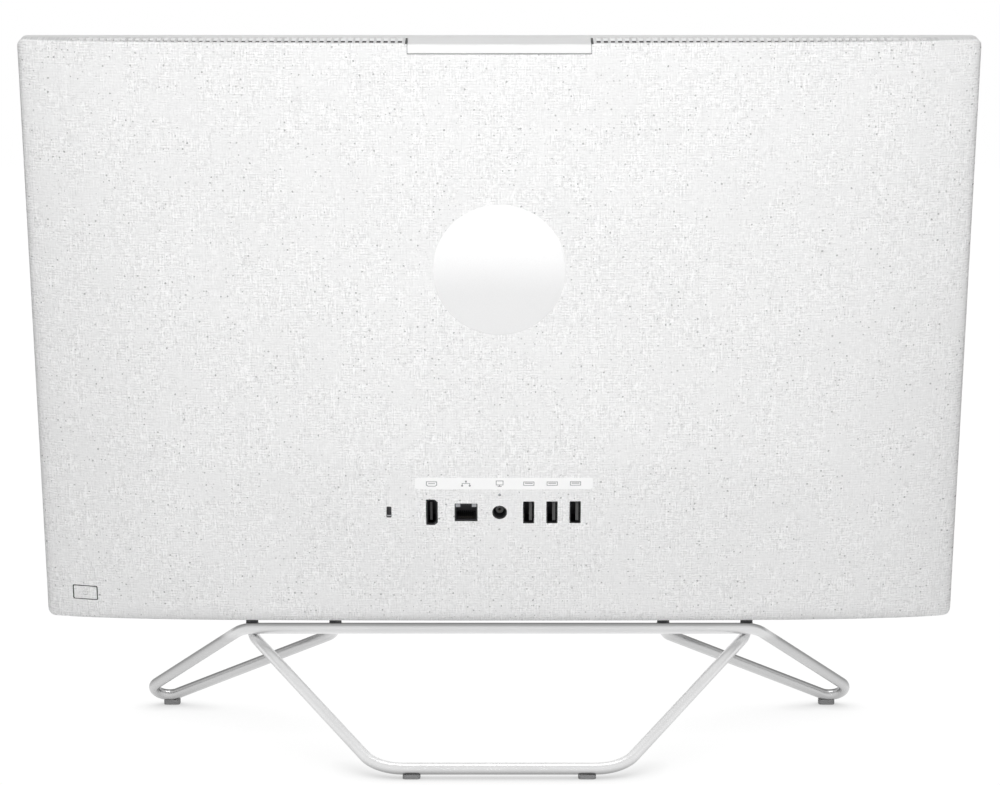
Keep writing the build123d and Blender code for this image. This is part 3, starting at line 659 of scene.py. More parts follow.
def loft(rings, closed=False):
    """Walls between successive rings; closed also joins the last ring to the first."""
    n, count = len(rings[0]), len(rings)
    faces = []
    for a in range(count if closed else count - 1):
        b = (a + 1) % count
        for i in range(n):
            j = (i + 1) % n
            faces.append((a * n + i, a * n + j, b * n + j, b * n + i))
    return [point for ring in rings for point in ring], faces


def capped_loft(rings):
    verts, faces = loft(rings)
    n = len(rings[0])
    faces += [tuple(range(n - 1, -1, -1)), tuple(range(len(verts) - n, len(verts)))]
    return verts, faces


def circle(x, z, radius, steps):
    return [(x + radius * math.cos(2 * math.pi * i / steps),
             z + radius * math.sin(2 * math.pi * i / steps)) for i in range(steps)]


def round_rect(x0, x1, z0, z1, radius, steps=6, foot_radius=None):
    """Rounded rectangle; the two corners at z0 may have their own radius."""
    foot = radius if foot_radius is None else foot_radius
    points = []
    for x, z, r, start in ((x1 - radius, z1 - radius, radius, 0),
                           (x0 + radius, z1 - radius, radius, 90),
                           (x0 + foot, z0 + foot, foot, 180),
                           (x1 - foot, z0 + foot, foot, 270)):
        for i in range(steps + 1):
            angle = math.radians(start + 90.0 * i / steps)
            points.append((x + r * math.cos(angle), z + r * math.sin(angle)))
    return points


BODY_OUTLINE = (-BODY_W / 2, BODY_W / 2, 0.0, BODY_H, R_TOP, R_FOOT)


def inset_loop(inset, y, outline=BODY_OUTLINE):
    """Loop at depth y inside an outline (x0, x1, z0, z1, top radius, foot radius)."""
    x0, x1, z0, z1, top, foot = outline
    loop = round_rect(x0 + inset, x1 - inset, z0 + inset, z1 - inset, max(top - inset, 0.25),
                      steps=10, foot_radius=max(foot - inset, 0.25))
    return [(x, y, z) for x, z in loop]


# ---------------------------------------------------------------------------
# outer surface of the rear cover
# ---------------------------------------------------------------------------
def station_curve(depths, x):
    """Shape-preserving cubic through the stations, flat at the middle of the body."""
    step = np.diff(STATION_X)
    rise = np.diff(depths) / step
    slope = np.zeros(len(STATION_X))
    for i in range(1, len(STATION_X) - 1):
        if rise[i - 1] * rise[i] > 0:
            weight_a = 2 * step[i] + step[i - 1]
            weight_b = step[i] + 2 * step[i - 1]
            slope[i] = (weight_a + weight_b) / (weight_a / rise[i - 1] + weight_b / rise[i])
    slope[-1] = rise[-1] * 1.3
    x = np.clip(x, STATION_X[0], STATION_X[-1])
    k = np.clip(np.searchsorted(STATION_X, x, side="right") - 1, 0, len(STATION_X) - 2)
    s = (x - STATION_X[k]) / step[k]
    from_start = 2 * s**3 - 3 * s**2 + 1
    start_slope = s**3 - 2 * s**2 + s
    from_end = -2 * s**3 + 3 * s**2
    end_slope = s**3 - s**2
    return (from_start * depths[k] + start_slope * step[k] * slope[k]
            + from_end * depths[k + 1] + end_slope * step[k] * slope[k + 1])


def depth(x, z, edge=TOP_EDGE):
    """Depth of the cover's outer surface at (x, z), arrays allowed."""
    x, z = np.broadcast_arrays(np.abs(np.asarray(x, float)), np.asarray(z, float))
    ridge, top, lower, foot = (station_curve(depths, x) for depths in
                               (DEPTH_RIDGE, DEPTH_TOP, DEPTH_LOWER, DEPTH_FOOT))
    above = ridge + (top - ridge) * (z - RIDGE_Z) / (BODY_H - RIDGE_Z)
    below = lower + (ridge - lower) * (z - LOWER_Z) / (RIDGE_Z - LOWER_Z)
    blend = 0.30  # softness of the ridge
    faces = -blend * np.logaddexp(-above / blend, -below / blend)
    s = np.clip(z / LOWER_Z, 0, 1)
    rounded_foot = foot + (lower - foot) * np.sqrt(np.clip(1 - (1 - s) ** 2, 0, 1))
    result = np.where(z < LOWER_Z, rounded_foot, faces)
    if edge > 0:
        q = np.clip((z - (BODY_H - edge)) / edge, 0, 1)
        result = result - edge * (1 - np.sqrt(np.clip(1 - q * q, 0, 1)))
    return result


def surface(x, z, lift=0.0):
    """Point on the cover at (x, z), lifted rearwards."""
    return x, float(depth(x, z)) + lift, z


def half_width(z, inset):
    top = np.clip(R_TOP - (BODY_H - z), 0, R_TOP)
    foot = np.clip(R_FOOT - z, 0, R_FOOT)
    half = np.full(z.shape, BODY_W / 2)
    half = half - (R_TOP - np.sqrt(np.clip(R_TOP**2 - top**2, 0, None)))
    half = half - (R_FOOT - np.sqrt(np.clip(R_FOOT**2 - foot**2, 0, None)))
    return half - inset


# ---------------------------------------------------------------------------
# rear cover
# ---------------------------------------------------------------------------
# columns from the middle outwards and rows upwards, closer where the surface turns
COLUMN_X = np.array([*np.linspace(0, 236, 60), *np.linspace(239, 262, 12),
                     264, 265.6, 266.8, 267.8, 268.6, 269.2, 269.6, 269.9, 270.12, 270.28, 270.4])
ROW_Z = np.concatenate([
    [0, 0.12, 0.35, 0.7, 1.2, 1.9, 2.8, 4, 5.5, 7.2, 9.4, 12, 15],
    np.arange(19, 92, 4.0), np.arange(92, 118, 1.5), np.arange(119, 343, 4.0),
    [344.5, 346, 347.2, 348.1, 348.5, 348.8, 349.05, 349.25, 349.4, 349.47, BODY_H]])

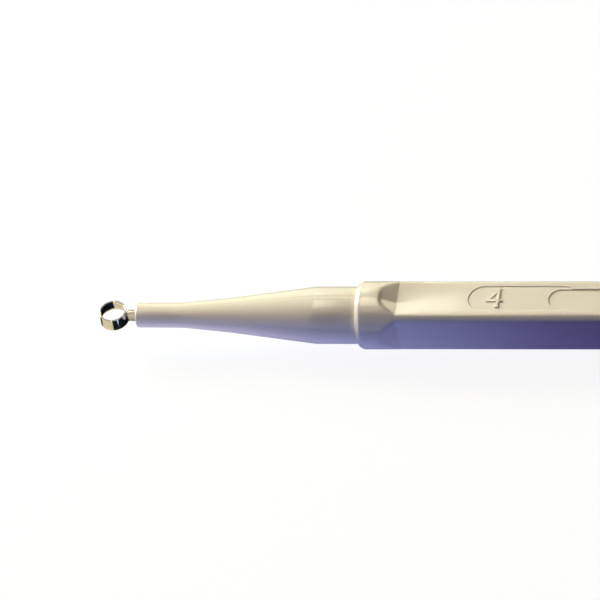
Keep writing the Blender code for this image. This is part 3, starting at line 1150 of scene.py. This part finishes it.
@dataclass
class Studio:
    """The camera, the lamps, the pale floor and the cards round the instrument."""

    axis: Axis
    turn: float = 12.0
    elevation: float = 48.8
    distance: float = 1.5
    pixels_per_metre: float = 7160.0
    frame_pixels: float = 600.0
    sensor: float = 36.0
    nearest: float = 0.01
    farthest: float = 20.0
    look_behind: float = 23.85 * MM
    look_above: float = 3.25 * MM
    ring_ahead: float = 3.4 * MM
    rim_card_elevation: float = 131.0
    rim_card_lean: float = -0.22
    collar_foot: float = 1.0 * MM
    rear_lift: float = 1.1 * MM
    floor_reach: float = 3.0

    def place_camera(self) -> None:
        """Puts the camera in front of the instrument and above it, with the axis level in the picture."""
        turn, rise = math.radians(self.turn), math.radians(self.elevation)
        back = Vector((math.sin(turn), -math.cos(turn) * math.cos(rise), math.cos(turn) * math.sin(rise)))
        right = Vector((math.cos(turn), math.sin(turn) * math.cos(rise), -math.sin(turn) * math.sin(rise)))
        up = back.cross(right)
        data = bpy.data.cameras.new("camera")
        data.sensor_width = self.sensor
        data.lens = self.sensor * self.pixels_per_metre * self.distance / self.frame_pixels
        data.clip_start = self.nearest
        data.clip_end = self.farthest
        camera = new_object("camera", data)
        aim = Vector((self.axis.face + self.look_behind, 0.0, self.axis.height + self.look_above))
        facing = Matrix((right, up, back)).transposed().to_4x4()
        camera.matrix_world = Matrix.Translation(aim + back * self.distance) @ facing
        bpy.context.scene.camera = camera

    def hang_lamps(self) -> None:
        """Hangs the lamps round the joint of nose and handle."""
        aim = Vector((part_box(Node.HANDLE.value)[0].x, 0.0, self.axis.height))
        for lamp in LAMPS:
            lamp.place(aim)

    def lay_cards(self) -> None:
        """Lays the cards that the steel ring reflects."""
        middle = self.axis.face - self.ring_ahead
        floor = self.floor_place()
        under = floor @ Matrix.Translation((middle - floor.translation.x, 0.0, 0.0))
        for card in FLOOR_CARDS:
            card.place(under)
        ring = Matrix.Translation((middle, 0.0, self.axis.height))
        RIM_CARD.place(ring @ hung(self.rim_card_elevation, self.rim_card_lean))

    def surround(self) -> None:
        """Puts a surround behind everything, white where it is seen, that gives no light."""
        world = bpy.data.worlds.new("surround")
        world.use_nodes = True
        bpy.context.scene.world = world
        graph = Graph(world.node_tree)
        background = world.node_tree.nodes["Background"]
        graph.feed(background.inputs["Color"], graph.tint(shown_rays(graph), BLACK, WHITE))

    def floor_place(self) -> Matrix:
        """The floor's place under the collar and the handle's rear end, where the instrument touches it.

        Returns:
            The floor's matrix.
        """
        low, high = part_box(Node.HANDLE.value)
        foot = low.x + self.collar_foot
        slope = math.atan(self.rear_lift / (high.x - foot))
        return Matrix.Translation((foot, 0.0, 0.0)) @ Matrix.Rotation(-slope, 4, "Y")

    def lay_floor(self) -> None:
        """Lays the floor."""
        shape = bmesh.new()
        bmesh.ops.create_grid(shape, x_segments=1, y_segments=1, size=self.floor_reach)
        finished(shape, "floor", self.floor_place(), PaleFloor("pale_floor").material())

    def build(self) -> None:
        """Sets up the studio."""
        bpy.context.scene.view_settings.view_transform = "Standard"
        self.surround()
        self.lay_floor()
        self.lay_cards()
        self.hang_lamps()
        self.place_camera()


def main() -> None:
    """Builds the pieces and the studio in order."""
    logging.basicConfig(level=logging.INFO, format="%(name)s: %(message)s")
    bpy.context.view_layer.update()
    axis = Axis.of_frame()
    RingBlade.of_frame(axis, RolledSteel("rolled_steel")).build()
    Nose.of_frame(axis, MouldedIvory("nose_ivory")).build()
    Handle.of_frame(axis, MouldedIvory("handle_ivory")).build()
    Studio(axis).build()


if __name__ == "__main__":
    main()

▬▬▬

Reproduce exactly the lines from the line with "Keep writing the Blender" to the line with "floor_reach: float = 3.0", both end lines included.

▶ **Output of the exercise**:
Keep writing the Blender code for this image. This is part 3, starting at line 1150 of scene.py. This part finishes it.
@dataclass
class Studio:
    """The camera, the lamps, the pale floor and the cards round the instrument."""

    axis: Axis
    turn: float = 12.0
    elevation: float = 48.8
    distance: float = 1.5
    pixels_per_metre: float = 7160.0
    frame_pixels: float = 600.0
    sensor: float = 36.0
    nearest: float = 0.01
    farthest: float = 20.0
    look_behind: float = 23.85 * MM
    look_above: float = 3.25 * MM
    ring_ahead: float = 3.4 * MM
    rim_card_elevation: float = 131.0
    rim_card_lean: float = -0.22
    collar_foot: float = 1.0 * MM
    rear_lift: float = 1.1 * MM
    floor_reach: float = 3.0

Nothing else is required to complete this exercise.